BHC Victoria helped lead a service of commemoration at Seychelles' Anglican Cathedral to mark the centenary of the start of the First World War.

This was published under the 2010 to 2015 Conservative and Liberal Democrat coalition government
WWI Service

On Sunday August 3rd a special service to commemorate the centenary of the start of the First World War was held at St Paul’s Anglican Cathedral. The service was supported by the British High Commission and attended by representatives of veterans organisations, members of the diplomatic corps and government ministers, who joined in remembering the sacrifices made by the people of Seychelles and the Commonwealth during the First World War.
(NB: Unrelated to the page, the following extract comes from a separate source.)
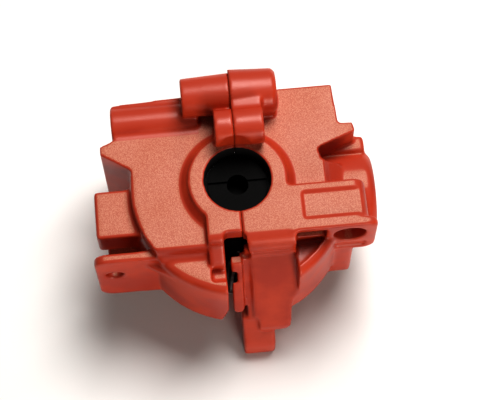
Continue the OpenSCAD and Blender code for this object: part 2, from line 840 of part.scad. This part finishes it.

Speaking during the service, British High Commissioner Lindsay Skoll said:

“From London, from what was the centre of the British Empire, many of the colonies appeared exotic and distant lands. Here in Seychelles, the smog, the cold and the clamour of London – let alone battlefields of WW1 - would have been almost impossible to imagine. At a time before air travel, before television and modern communications, islands such as these may indeed have been remote. But the links between them and the heart of empire were solid and rooted in common values. So when the call came it was countries such as Seychelles, which answered with the most humbling and steadfast commitment.”

“The losses endured by Seychelles during the First World War were staggering. The census of 1911 recorded a national population of just 22,600. Of this tiny community – less than a quarter of the current population of Seychelles – the lives of 347 young men were taken by the conflict. The impact of such a staggering level of loss in such a small community is impossible to imagine. But there is perhaps no greater testimony to the spirit and character of the people of Seychelles than the fact that, a little over twenty years after suffering this terrible trauma, they did not hesitate to take up arms again in defence of the Commonwealth at the outbreak of the Second World War.”

“100 years after the start of the First World War we live in a very different time. But while our lives today would be almost unrecognisable to the generation of young men whose sacrifice we remember, the values that they taught us endure.”

“Courage, commitment, sacrifice and camaraderie inspired them to take up arms. Let these same values guide us today.”